Of course, I can't help but reflect that the parallel drawn in that speech with the Battle of the Line would be more effective coming from Sinclair, who was actually on the Line. But that's a minor nit-pick, barely worthy of mention. Boxleitner's Sheridan has come into his own quite nicely in this last batch of episodes. I'll never find Sheridan to be the equal of Sinclair, in terms of characterization; but at this point in the series, he is working quite well as a character in his own right.
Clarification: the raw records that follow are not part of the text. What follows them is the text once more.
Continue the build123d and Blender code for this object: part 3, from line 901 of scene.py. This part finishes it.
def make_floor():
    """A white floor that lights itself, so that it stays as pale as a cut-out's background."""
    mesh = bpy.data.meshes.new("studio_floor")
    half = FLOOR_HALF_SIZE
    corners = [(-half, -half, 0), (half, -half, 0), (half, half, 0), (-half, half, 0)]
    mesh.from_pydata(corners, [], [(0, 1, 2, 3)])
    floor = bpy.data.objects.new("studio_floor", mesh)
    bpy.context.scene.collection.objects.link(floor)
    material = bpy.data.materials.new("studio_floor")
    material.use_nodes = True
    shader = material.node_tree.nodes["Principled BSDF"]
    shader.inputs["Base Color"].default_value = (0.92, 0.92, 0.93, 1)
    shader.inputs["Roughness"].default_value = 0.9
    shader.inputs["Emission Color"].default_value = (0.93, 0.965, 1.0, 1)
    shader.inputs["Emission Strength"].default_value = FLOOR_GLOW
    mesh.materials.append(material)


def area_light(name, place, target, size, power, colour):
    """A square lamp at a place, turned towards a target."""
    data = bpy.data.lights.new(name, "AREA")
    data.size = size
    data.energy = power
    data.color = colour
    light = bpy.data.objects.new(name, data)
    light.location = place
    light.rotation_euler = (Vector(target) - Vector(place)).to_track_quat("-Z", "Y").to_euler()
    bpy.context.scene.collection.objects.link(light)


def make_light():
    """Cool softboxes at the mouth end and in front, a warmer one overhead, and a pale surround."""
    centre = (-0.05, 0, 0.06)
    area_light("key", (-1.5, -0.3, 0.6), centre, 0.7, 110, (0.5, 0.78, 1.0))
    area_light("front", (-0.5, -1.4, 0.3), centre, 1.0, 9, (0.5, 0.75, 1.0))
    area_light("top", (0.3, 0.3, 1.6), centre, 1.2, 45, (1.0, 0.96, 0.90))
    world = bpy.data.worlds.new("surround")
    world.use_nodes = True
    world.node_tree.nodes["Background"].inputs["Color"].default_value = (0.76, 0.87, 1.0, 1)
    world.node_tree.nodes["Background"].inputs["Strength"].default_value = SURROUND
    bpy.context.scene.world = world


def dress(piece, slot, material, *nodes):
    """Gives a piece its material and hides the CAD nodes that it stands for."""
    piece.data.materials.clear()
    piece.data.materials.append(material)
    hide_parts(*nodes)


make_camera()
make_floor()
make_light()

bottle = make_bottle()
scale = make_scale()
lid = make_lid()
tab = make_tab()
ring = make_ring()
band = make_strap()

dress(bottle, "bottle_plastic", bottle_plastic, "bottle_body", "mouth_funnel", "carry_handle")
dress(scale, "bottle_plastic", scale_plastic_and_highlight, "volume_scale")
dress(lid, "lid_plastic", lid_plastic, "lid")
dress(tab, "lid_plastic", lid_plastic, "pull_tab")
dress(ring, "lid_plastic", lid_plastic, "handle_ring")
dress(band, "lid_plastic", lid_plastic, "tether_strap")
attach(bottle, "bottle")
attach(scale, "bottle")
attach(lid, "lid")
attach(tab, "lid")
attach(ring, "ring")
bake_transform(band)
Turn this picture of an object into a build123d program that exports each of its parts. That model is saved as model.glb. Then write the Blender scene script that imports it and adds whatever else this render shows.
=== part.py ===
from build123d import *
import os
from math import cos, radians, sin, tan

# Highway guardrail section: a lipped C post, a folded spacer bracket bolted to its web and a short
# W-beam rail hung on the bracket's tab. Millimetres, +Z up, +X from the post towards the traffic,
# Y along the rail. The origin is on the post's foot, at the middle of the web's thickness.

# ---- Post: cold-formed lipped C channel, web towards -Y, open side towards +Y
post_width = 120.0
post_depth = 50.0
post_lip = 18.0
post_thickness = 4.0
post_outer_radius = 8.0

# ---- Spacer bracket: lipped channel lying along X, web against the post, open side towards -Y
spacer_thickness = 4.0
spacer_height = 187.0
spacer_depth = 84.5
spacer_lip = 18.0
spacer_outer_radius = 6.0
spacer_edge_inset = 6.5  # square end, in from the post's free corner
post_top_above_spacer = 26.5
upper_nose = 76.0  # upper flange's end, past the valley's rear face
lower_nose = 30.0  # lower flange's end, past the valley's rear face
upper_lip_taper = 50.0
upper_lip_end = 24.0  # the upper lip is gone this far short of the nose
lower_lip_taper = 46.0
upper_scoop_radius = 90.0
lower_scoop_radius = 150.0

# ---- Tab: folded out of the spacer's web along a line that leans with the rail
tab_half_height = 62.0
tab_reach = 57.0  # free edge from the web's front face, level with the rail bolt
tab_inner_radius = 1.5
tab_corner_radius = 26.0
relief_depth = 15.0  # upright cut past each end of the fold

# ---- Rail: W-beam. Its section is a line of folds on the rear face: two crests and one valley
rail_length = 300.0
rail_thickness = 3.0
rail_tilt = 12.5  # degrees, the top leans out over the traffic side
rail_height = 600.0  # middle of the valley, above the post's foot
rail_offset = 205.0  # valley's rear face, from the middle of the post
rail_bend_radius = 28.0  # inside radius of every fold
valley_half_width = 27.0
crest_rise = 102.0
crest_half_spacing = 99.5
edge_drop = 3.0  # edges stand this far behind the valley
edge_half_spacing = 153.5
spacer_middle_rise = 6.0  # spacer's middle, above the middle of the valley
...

The other replacement in this episode does not fare as well, I'm afraid. Though it was a necessity of Louis Turenne's health that he could not come back to reprise his role of Draal, I fear that I just don't think that John Schuck brings the same depth. His hale, deep-voiced, nearly jocular Draal just doesn't seem to be the same character. It's as if, in losing thirty years from his age, Draal also lost much of his depth and wisdom. Schuck - an actor whom I do like, and have enjoyed in many other roles - just doesn't have the thoughtfulness, or the sense of spiritual stillness, that Turenne possessed. Even in the Minbari makeup, and even plugged into that huge Machine, I fear that I never really believed that I was watching Draal. Draal's idiot brother, maybe - but not Draal.
Still, the weight of the Londo/G'Kar scenes, combined with the sheer momentum of the episode's events, make it hard to deduct even a single point from this episode's score. Despite my reservations about Schuck's Draal, I cannot keep myself from giving this episode full points.